↓↓↓

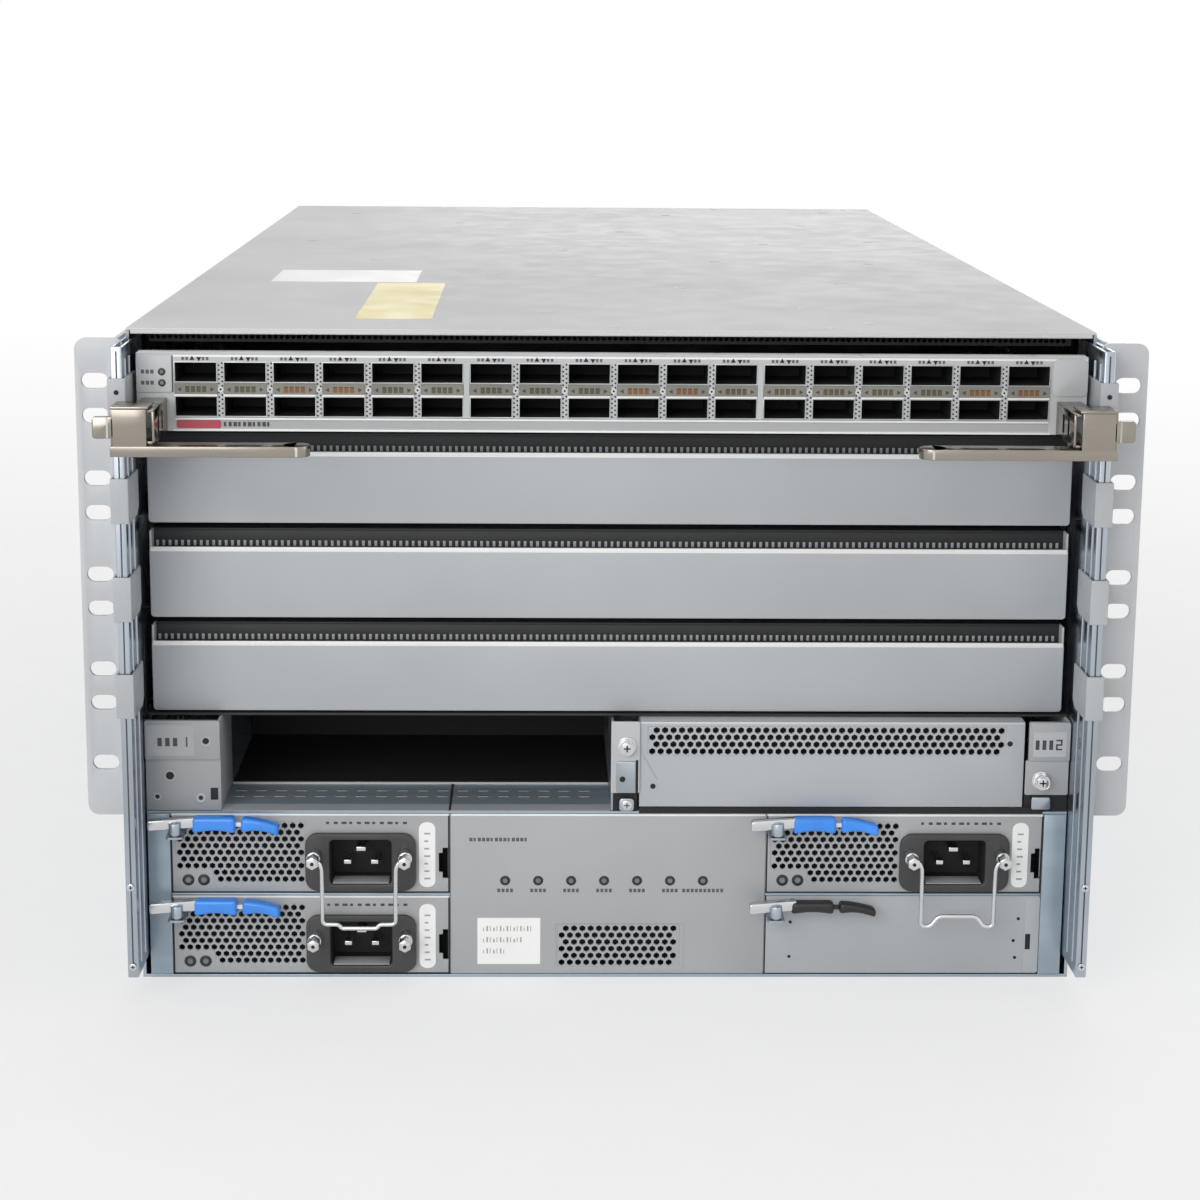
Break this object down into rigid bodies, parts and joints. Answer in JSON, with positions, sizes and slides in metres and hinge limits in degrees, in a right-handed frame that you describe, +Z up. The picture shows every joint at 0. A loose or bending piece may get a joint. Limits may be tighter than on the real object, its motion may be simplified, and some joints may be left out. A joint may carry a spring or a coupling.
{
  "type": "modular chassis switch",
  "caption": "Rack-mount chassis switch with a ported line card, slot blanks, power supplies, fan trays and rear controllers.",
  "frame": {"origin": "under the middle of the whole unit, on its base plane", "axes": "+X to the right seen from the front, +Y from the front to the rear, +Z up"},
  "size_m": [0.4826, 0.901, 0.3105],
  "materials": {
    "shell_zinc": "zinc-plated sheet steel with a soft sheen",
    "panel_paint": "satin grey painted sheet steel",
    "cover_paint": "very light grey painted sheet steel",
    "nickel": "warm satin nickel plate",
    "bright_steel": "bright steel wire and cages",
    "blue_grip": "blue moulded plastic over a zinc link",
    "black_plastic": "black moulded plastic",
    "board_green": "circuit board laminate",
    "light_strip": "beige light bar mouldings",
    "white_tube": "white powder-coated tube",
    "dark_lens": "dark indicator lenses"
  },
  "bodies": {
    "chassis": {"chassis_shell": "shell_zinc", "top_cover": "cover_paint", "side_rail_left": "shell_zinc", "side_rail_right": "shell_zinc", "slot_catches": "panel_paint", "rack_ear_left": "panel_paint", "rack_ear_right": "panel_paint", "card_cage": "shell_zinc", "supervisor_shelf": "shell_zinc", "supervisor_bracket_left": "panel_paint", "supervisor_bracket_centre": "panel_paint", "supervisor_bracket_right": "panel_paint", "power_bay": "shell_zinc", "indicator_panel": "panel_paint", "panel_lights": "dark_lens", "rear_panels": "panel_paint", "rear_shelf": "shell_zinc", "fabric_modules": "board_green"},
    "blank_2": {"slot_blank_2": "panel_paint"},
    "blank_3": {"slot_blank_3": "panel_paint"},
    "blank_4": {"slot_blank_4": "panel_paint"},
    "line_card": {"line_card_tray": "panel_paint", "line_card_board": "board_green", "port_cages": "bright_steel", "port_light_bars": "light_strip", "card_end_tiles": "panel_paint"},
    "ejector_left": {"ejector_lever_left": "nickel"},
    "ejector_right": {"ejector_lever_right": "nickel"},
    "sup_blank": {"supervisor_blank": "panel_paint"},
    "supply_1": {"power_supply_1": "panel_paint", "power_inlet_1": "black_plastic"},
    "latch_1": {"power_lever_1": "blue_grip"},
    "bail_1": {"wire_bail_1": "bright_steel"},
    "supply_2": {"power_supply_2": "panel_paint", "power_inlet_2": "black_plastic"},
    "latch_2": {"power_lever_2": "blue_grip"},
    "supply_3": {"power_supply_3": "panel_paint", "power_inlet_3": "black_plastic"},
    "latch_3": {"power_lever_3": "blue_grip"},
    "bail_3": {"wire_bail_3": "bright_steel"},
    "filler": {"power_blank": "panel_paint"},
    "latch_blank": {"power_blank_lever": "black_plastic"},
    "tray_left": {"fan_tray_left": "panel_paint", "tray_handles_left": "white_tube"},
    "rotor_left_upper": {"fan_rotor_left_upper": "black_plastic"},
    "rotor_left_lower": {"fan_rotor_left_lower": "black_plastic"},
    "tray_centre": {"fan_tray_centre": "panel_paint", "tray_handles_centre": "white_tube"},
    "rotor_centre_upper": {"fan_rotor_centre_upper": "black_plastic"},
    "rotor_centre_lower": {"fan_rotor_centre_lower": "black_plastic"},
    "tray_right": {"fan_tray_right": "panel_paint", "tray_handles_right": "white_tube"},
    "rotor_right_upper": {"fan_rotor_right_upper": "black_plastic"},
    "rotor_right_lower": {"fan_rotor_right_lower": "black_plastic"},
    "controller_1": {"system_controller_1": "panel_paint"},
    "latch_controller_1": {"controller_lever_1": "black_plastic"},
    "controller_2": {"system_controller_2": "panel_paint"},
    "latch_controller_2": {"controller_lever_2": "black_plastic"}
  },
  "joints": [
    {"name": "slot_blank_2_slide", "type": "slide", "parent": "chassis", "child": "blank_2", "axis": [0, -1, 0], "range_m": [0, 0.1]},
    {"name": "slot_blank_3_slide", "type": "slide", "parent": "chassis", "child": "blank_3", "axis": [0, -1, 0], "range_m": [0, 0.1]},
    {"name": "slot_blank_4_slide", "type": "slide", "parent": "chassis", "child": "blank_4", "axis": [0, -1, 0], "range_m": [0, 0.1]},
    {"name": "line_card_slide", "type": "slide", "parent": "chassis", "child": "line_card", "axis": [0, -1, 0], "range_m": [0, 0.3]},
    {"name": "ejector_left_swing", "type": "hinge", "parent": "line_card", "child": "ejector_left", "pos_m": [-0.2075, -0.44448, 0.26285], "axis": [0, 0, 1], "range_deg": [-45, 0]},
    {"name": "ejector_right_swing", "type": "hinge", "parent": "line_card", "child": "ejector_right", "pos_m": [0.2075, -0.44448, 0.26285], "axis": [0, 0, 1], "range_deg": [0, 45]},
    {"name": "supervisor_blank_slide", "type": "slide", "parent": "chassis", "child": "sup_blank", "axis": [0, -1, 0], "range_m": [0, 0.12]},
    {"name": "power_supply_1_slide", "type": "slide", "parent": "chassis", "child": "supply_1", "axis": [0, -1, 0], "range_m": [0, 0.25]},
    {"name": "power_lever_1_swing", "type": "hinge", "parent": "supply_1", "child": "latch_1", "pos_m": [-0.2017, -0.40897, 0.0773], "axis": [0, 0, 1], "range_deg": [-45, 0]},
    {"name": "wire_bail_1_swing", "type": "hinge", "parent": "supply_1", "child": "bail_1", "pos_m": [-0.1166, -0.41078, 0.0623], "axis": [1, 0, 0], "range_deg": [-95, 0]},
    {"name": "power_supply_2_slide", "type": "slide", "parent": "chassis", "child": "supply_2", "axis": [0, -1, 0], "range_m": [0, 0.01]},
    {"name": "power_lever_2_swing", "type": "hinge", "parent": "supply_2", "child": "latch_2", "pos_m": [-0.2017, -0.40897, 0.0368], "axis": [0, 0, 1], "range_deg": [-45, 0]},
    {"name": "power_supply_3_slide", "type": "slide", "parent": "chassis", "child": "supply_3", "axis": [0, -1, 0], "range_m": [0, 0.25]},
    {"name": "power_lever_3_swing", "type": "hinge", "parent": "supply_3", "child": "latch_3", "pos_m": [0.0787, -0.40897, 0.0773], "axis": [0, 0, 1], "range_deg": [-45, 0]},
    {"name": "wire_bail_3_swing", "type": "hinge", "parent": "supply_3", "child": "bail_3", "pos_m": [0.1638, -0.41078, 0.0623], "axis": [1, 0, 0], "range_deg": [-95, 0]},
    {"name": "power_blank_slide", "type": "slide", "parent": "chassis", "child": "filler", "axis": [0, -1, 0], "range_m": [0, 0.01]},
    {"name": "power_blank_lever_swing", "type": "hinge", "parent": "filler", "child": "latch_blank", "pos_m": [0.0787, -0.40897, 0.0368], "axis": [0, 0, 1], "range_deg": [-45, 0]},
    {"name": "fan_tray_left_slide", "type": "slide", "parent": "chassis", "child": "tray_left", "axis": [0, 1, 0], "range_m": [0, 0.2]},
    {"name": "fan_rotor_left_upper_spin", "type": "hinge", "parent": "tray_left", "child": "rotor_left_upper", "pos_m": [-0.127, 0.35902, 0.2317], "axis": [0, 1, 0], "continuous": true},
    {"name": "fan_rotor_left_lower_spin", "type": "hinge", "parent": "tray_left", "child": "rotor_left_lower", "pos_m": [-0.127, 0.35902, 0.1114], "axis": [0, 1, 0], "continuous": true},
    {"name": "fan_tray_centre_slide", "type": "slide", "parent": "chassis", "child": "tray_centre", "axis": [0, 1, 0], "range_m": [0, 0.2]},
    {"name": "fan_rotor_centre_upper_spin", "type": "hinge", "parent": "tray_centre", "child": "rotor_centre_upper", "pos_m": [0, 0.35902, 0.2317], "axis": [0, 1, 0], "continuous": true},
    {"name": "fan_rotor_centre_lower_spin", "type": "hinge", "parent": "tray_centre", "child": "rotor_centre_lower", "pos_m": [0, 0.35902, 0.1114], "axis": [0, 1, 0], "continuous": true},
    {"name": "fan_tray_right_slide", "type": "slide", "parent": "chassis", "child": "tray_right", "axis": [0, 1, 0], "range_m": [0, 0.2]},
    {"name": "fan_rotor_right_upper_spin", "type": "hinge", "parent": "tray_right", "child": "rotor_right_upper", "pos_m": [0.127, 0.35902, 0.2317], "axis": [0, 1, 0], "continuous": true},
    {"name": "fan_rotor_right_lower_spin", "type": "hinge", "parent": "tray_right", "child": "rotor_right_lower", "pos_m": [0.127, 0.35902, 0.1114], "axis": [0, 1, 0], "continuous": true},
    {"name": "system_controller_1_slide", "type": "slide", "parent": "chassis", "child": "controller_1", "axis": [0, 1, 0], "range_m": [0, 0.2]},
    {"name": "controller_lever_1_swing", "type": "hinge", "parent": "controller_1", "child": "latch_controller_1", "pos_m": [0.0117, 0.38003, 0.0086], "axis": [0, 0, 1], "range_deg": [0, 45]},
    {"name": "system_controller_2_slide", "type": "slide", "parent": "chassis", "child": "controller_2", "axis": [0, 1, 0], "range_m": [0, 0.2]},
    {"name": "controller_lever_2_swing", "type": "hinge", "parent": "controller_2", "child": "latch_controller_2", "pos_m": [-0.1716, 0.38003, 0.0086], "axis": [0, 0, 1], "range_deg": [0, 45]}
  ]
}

↑↑↑

◆ **Required work**:
Of the lines in the listing, how many hold the word "joints"? Nothing but the number is needed.

◆ **Solution for this exercise**:
2